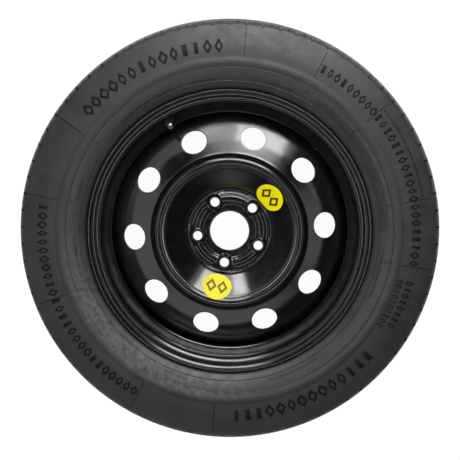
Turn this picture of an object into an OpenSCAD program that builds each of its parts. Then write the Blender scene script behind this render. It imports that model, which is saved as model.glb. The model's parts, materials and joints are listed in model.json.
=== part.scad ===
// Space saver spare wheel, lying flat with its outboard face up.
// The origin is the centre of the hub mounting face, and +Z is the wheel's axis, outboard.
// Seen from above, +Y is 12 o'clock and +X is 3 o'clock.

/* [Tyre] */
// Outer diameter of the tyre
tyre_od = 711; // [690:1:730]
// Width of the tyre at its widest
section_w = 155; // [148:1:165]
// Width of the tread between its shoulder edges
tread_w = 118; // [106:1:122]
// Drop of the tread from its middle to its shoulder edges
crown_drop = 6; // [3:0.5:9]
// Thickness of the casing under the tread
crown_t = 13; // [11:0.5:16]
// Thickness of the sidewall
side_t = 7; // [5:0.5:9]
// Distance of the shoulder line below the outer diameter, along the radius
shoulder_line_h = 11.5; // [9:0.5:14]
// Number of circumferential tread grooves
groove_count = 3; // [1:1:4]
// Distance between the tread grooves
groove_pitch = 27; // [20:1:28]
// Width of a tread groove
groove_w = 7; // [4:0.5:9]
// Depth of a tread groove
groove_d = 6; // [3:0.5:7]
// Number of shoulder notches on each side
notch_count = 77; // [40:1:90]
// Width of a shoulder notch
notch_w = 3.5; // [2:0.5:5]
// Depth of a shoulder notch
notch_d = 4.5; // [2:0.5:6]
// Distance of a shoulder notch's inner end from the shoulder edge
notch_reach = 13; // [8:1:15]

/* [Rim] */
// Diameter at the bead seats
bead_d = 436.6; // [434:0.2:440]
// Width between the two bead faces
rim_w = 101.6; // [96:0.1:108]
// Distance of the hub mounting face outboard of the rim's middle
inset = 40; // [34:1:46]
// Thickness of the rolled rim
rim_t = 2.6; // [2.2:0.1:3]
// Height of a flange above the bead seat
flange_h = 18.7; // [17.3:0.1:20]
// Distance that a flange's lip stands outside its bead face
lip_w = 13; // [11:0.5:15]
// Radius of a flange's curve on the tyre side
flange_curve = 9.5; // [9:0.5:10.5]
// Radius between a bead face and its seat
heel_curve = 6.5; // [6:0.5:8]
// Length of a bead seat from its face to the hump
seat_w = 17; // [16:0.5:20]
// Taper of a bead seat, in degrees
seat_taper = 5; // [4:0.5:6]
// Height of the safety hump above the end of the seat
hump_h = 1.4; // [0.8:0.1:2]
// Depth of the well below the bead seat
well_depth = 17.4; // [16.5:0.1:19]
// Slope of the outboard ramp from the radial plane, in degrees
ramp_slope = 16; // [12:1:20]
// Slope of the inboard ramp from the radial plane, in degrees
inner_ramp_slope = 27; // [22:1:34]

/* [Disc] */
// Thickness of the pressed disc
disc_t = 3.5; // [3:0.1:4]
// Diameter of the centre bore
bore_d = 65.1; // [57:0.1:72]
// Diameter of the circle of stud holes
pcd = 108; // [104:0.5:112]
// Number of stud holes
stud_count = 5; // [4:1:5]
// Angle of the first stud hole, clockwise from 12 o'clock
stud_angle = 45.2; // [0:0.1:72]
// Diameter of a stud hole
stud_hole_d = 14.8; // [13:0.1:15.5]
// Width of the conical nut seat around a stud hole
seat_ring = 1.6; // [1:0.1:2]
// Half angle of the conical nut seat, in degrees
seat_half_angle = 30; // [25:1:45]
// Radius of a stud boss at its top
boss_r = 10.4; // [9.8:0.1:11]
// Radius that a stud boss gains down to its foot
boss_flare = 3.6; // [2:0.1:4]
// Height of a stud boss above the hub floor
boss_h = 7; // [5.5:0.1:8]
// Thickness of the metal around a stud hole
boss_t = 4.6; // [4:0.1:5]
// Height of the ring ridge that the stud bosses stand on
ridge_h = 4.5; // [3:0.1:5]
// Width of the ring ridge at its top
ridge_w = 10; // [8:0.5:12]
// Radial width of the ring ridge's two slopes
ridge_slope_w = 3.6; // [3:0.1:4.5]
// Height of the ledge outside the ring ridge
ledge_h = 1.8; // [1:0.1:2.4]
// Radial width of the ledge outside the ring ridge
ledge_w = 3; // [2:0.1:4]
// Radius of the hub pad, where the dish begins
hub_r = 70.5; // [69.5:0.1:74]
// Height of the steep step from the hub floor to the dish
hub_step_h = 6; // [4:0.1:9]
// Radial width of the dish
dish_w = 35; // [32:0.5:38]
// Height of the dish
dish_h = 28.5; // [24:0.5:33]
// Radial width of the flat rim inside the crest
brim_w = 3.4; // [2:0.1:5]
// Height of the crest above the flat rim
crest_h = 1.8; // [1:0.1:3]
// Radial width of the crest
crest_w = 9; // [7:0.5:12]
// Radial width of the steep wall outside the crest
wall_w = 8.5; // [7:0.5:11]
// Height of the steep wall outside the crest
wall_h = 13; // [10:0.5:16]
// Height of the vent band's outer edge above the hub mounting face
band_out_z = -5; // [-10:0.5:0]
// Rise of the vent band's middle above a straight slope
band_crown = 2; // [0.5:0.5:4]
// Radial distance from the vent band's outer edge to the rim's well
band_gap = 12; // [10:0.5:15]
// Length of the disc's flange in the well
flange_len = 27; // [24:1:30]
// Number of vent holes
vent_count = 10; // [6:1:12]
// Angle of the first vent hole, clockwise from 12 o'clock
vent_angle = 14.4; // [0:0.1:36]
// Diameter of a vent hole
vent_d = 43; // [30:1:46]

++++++

> [Task statement]:
From the first line to the last, please quote the material above exactly.

> [Output of the exercise]:
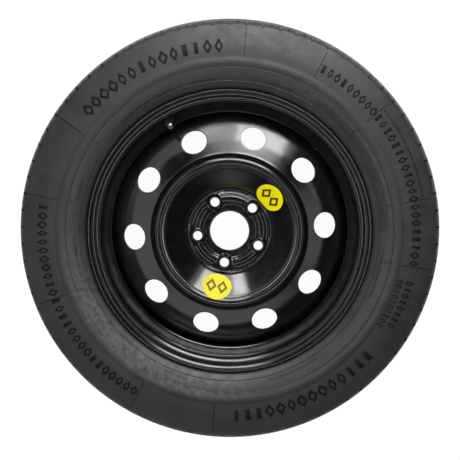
Turn this picture of an object into an OpenSCAD program that builds each of its parts. Then write the Blender scene script behind this render. It imports that model, which is saved as model.glb. The model's parts, materials and joints are listed in model.json.
=== part.scad ===
// Space saver spare wheel, lying flat with its outboard face up.
// The origin is the centre of the hub mounting face, and +Z is the wheel's axis, outboard.
// Seen from above, +Y is 12 o'clock and +X is 3 o'clock.

/* [Tyre] */
// Outer diameter of the tyre
tyre_od = 711; // [690:1:730]
// Width of the tyre at its widest
section_w = 155; // [148:1:165]
// Width of the tread between its shoulder edges
tread_w = 118; // [106:1:122]
// Drop of the tread from its middle to its shoulder edges
crown_drop = 6; // [3:0.5:9]
// Thickness of the casing under the tread
crown_t = 13; // [11:0.5:16]
// Thickness of the sidewall
side_t = 7; // [5:0.5:9]
// Distance of the shoulder line below the outer diameter, along the radius
shoulder_line_h = 11.5; // [9:0.5:14]
// Number of circumferential tread grooves
groove_count = 3; // [1:1:4]
// Distance between the tread grooves
groove_pitch = 27; // [20:1:28]
// Width of a tread groove
groove_w = 7; // [4:0.5:9]
// Depth of a tread groove
groove_d = 6; // [3:0.5:7]
// Number of shoulder notches on each side
notch_count = 77; // [40:1:90]
// Width of a shoulder notch
notch_w = 3.5; // [2:0.5:5]
// Depth of a shoulder notch
notch_d = 4.5; // [2:0.5:6]
// Distance of a shoulder notch's inner end from the shoulder edge
notch_reach = 13; // [8:1:15]

/* [Rim] */
// Diameter at the bead seats
bead_d = 436.6; // [434:0.2:440]
// Width between the two bead faces
rim_w = 101.6; // [96:0.1:108]
// Distance of the hub mounting face outboard of the rim's middle
inset = 40; // [34:1:46]
// Thickness of the rolled rim
rim_t = 2.6; // [2.2:0.1:3]
// Height of a flange above the bead seat
flange_h = 18.7; // [17.3:0.1:20]
// Distance that a flange's lip stands outside its bead face
lip_w = 13; // [11:0.5:15]
// Radius of a flange's curve on the tyre side
flange_curve = 9.5; // [9:0.5:10.5]
// Radius between a bead face and its seat
heel_curve = 6.5; // [6:0.5:8]
// Length of a bead seat from its face to the hump
seat_w = 17; // [16:0.5:20]
// Taper of a bead seat, in degrees
seat_taper = 5; // [4:0.5:6]
// Height of the safety hump above the end of the seat
hump_h = 1.4; // [0.8:0.1:2]
// Depth of the well below the bead seat
well_depth = 17.4; // [16.5:0.1:19]
// Slope of the outboard ramp from the radial plane, in degrees
ramp_slope = 16; // [12:1:20]
// Slope of the inboard ramp from the radial plane, in degrees
inner_ramp_slope = 27; // [22:1:34]

/* [Disc] */
// Thickness of the pressed disc
disc_t = 3.5; // [3:0.1:4]
// Diameter of the centre bore
bore_d = 65.1; // [57:0.1:72]
// Diameter of the circle of stud holes
pcd = 108; // [104:0.5:112]
// Number of stud holes
stud_count = 5; // [4:1:5]
// Angle of the first stud hole, clockwise from 12 o'clock
stud_angle = 45.2; // [0:0.1:72]
// Diameter of a stud hole
stud_hole_d = 14.8; // [13:0.1:15.5]
// Width of the conical nut seat around a stud hole
seat_ring = 1.6; // [1:0.1:2]
// Half angle of the conical nut seat, in degrees
seat_half_angle = 30; // [25:1:45]
// Radius of a stud boss at its top
boss_r = 10.4; // [9.8:0.1:11]
// Radius that a stud boss gains down to its foot
boss_flare = 3.6; // [2:0.1:4]
// Height of a stud boss above the hub floor
boss_h = 7; // [5.5:0.1:8]
// Thickness of the metal around a stud hole
boss_t = 4.6; // [4:0.1:5]
// Height of the ring ridge that the stud bosses stand on
ridge_h = 4.5; // [3:0.1:5]
// Width of the ring ridge at its top
ridge_w = 10; // [8:0.5:12]
// Radial width of the ring ridge's two slopes
ridge_slope_w = 3.6; // [3:0.1:4.5]
// Height of the ledge outside the ring ridge
ledge_h = 1.8; // [1:0.1:2.4]
// Radial width of the ledge outside the ring ridge
ledge_w = 3; // [2:0.1:4]
// Radius of the hub pad, where the dish begins
hub_r = 70.5; // [69.5:0.1:74]
// Height of the steep step from the hub floor to the dish
hub_step_h = 6; // [4:0.1:9]
// Radial width of the dish
dish_w = 35; // [32:0.5:38]
// Height of the dish
dish_h = 28.5; // [24:0.5:33]
// Radial width of the flat rim inside the crest
brim_w = 3.4; // [2:0.1:5]
// Height of the crest above the flat rim
crest_h = 1.8; // [1:0.1:3]
// Radial width of the crest
crest_w = 9; // [7:0.5:12]
// Radial width of the steep wall outside the crest
wall_w = 8.5; // [7:0.5:11]
// Height of the steep wall outside the crest
wall_h = 13; // [10:0.5:16]
// Height of the vent band's outer edge above the hub mounting face
band_out_z = -5; // [-10:0.5:0]
// Rise of the vent band's middle above a straight slope
band_crown = 2; // [0.5:0.5:4]
// Radial distance from the vent band's outer edge to the rim's well
band_gap = 12; // [10:0.5:15]
// Length of the disc's flange in the well
flange_len = 27; // [24:1:30]
// Number of vent holes
vent_count = 10; // [6:1:12]
// Angle of the first vent hole, clockwise from 12 o'clock
vent_angle = 14.4; // [0:0.1:36]
// Diameter of a vent hole
vent_d = 43; // [30:1:46]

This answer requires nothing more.